Но, втянувшись в изматывающее, не ведающее отдыха ученичество, Кроссмен к ремеслу душою прикипел. Трудиться, не покладая рук, – «отче наш» выведенного класса, давшего ему путевку в жизнь, хоть и в изгнании.
Кроссмен чурался горлопанства, к нему не липла, отскакивая, как от бетона, идеологическая шелуха. Делать дело – все, в чем его деятельный организм нуждался. Быть еще не хуже других, не ронять честь, доброе имя близких, рода.
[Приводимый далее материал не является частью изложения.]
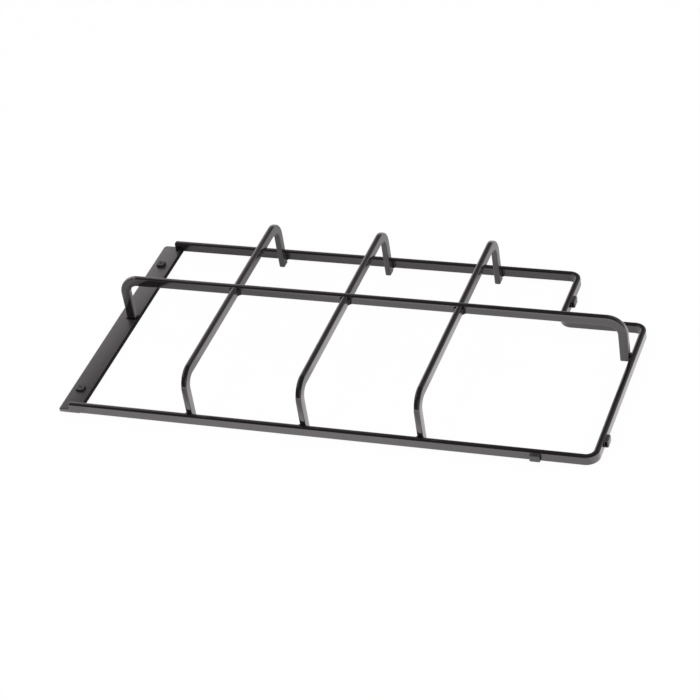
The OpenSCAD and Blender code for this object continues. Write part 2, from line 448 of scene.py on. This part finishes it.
def layRod(start, heading, wide, section, steps, endRound):
    # section is the bar's size along wide, the way it bends, and its other size
    clearSelection()
    bpy.ops.mesh.primitive_plane_add(size=1)
    rod = bpy.context.object
    stretch = [flatBar["flatter"] if size == max(section) else 1 for size in section]
    rod.scale = (section[0] * stretch[0], section[1] * stretch[1], 1)
    applyPlace()
    editMode(True)
    roundCorners(flatBar["crown"], flatBar["crownSteps"], flatBar["crownShape"])
    bpy.ops.transform.resize(value=(1 / stretch[0], 1 / stretch[1], 1))
    editMode(False)
    turn = turnTo(wide, heading.cross(wide), heading)
    rod.data.transform(Matrix.Translation(start) @ turn)
    editMode(True)
    bpy.ops.mesh.select_all(action="SELECT")
    tip, way = start.copy(), heading.copy()
    for kind, value in steps:
        if kind == "run":
            extrude(way * value)
            tip += way * value
        else:
            turned, inner = value
            radius = inner + section[0] / 2
            centre = tip + turned * radius
            bpy.ops.mesh.spin(
                steps=flatBar["bendSteps"],
                angle=-math.pi / 2,
                center=centre,
                axis=way.cross(turned),
            )
            tip = centre + way * radius
            way = turned.copy()
    editMode(False)
    outward(flatBar["bendFinish"])
    # the two cut ends, rounded over by the glaze
    reach = section[1] * flatBar["endFace"]
    for place, line in ((start, heading), (tip, way)):
        picked(
            rod,
            "FACE",
            lambda face: squareOn(face, line) and (face.center - place).length < reach,
        )
        roundEdges(endRound, flatBar["endSteps"])
    outward(flatBar["finish"])
    return rod


framePieces = [
    "front_run", "front_bend", "right_run", "right_bend", "step_run",
    "notch_bend", "notch_run", "rear_bend", "rear_run",
]
frameBoxes = {name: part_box("frame_" + name) for name in framePieces}
rodLow = Vector([min(low[i] for low, _ in frameBoxes.values()) for i in range(3)])
rodHigh = Vector([max(high[i] for _, high in frameBoxes.values()) for i in range(3)])
longLow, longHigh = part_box("long_bar")
rodTall = rodHigh.z - rodLow.z
rodWide = rodHigh.x - longHigh.x
frontEnd, rearEnd = frameBoxes["front_run"][0].x, frameBoxes["rear_run"][0].x
notchX, notchY = frameBoxes["notch_run"][1].x, frameBoxes["step_run"][1].y

frameRod = {"bend": 0.006}


def layFrameRod():
    bend = frameRod["bend"]
    reach = bend + rodWide  # from a run's outer face to where the other run starts
    steps = [
        ("run", rodHigh.x - reach - frontEnd),
        ("bend", (back, bend)),
        ("run", notchY - rodLow.y - 2 * reach),
        ("bend", (-right, bend)),
        ("run", rodHigh.x - notchX - reach - bend),
        ("bend", (back, bend)),
        ("run", rodHigh.y - notchY - reach - bend),
        ("bend", (-right, bend)),
        ("run", notchX - reach - rearEnd),
    ]
    start = Vector((frontEnd, rodLow.y + rodWide / 2, (rodLow.z + rodHigh.z) / 2))
    return layRod(start, right, back, (rodWide, rodTall), steps, flatBar["endRound"])


settle(layFrameRod(), "frameRod", ["frame_" + name for name in framePieces], "rod_enamel")
print("frame rod bent")

panBar = {"bend": 0.0085, "foot": 0.0001}  # the foot is what lies this near to the lowest point


def barDepth(node, across):
    # a bar's size the way it bends, read at the foot of its first leg
    points = [v.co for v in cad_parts[node].data.vertices]
    points = [p for p in points if p.dot(across) < middle.dot(across)]
    lowest = min(p.z for p in points)
    reach = [p.dot(across) for p in points if p.z < lowest + panBar["foot"]]
    return max(reach) - min(reach)


def layBar(low, high, across, depth, endLow):
    # a bar on two legs: across is the way that its top runs
    width = (high - low).dot(back if across is right else right)
    bend = panBar["bend"]
    span = (high - low).dot(across)
    reach = bend + depth
    start = (low + high) / 2
    start -= across * (span / 2 - depth / 2)
    start.z = low.z
    steps = [
        ("run", high.z - low.z - reach),
        ("bend", (across, bend)),
        ("run", span - 2 * reach),
        ("bend", (-up, bend)),
        ("run", high.z - endLow - reach),
    ]
    return layRod(start, up, across, (depth, width), steps, flatBar["footRound"])


longDepth = barDepth("long_bar", right)
longPoints = [v.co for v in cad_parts["long_bar"].data.vertices]
longEnd = min(p.z for p in longPoints if p.x > middle.x)
settle(layBar(longLow, longHigh, right, longDepth, longEnd), "longBar", ["long_bar"], "rod_enamel")
print("long bar bent")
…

Этот впитанный с молоком матери вызов ныне гнобил его больше, чем сам недуг. Конфликтуя с немощью, вздымал запасники, давно истраченные, стертые в прах – в его запредельных нагрузок службе, домне Сахары, в безбилетной кругосветке «Ебби-Бу – Йоханнесбург».
Глаза Кроссмена медленно опустились, прилипли взором к запястью. Пять утра, до встречи с бенефициаром – 300 коротких минут, если тот, конечно, явится. Резервный, форс-мажорный режим налагал ежедневный выход на связь, пока публикуется объявление. В 10:00 у памятника королевы Виктории.
Багаж его прикладных знаний, заложенных в бурсе Конторы и с тех пор многократно умноженных, неумолимо гласил: самостоятельно двигаться он еще долго не сможет, если выживет вообще. Но принимать эту данность, погружаясь в прорубь немочи, Кроссмен не мог.
«Сдюжь, придумай как… Сколько высоток взял, прорывая вручную тунели, где в лоб не получалось. Последняя, упрись!» – вторил он тупо, одержимо.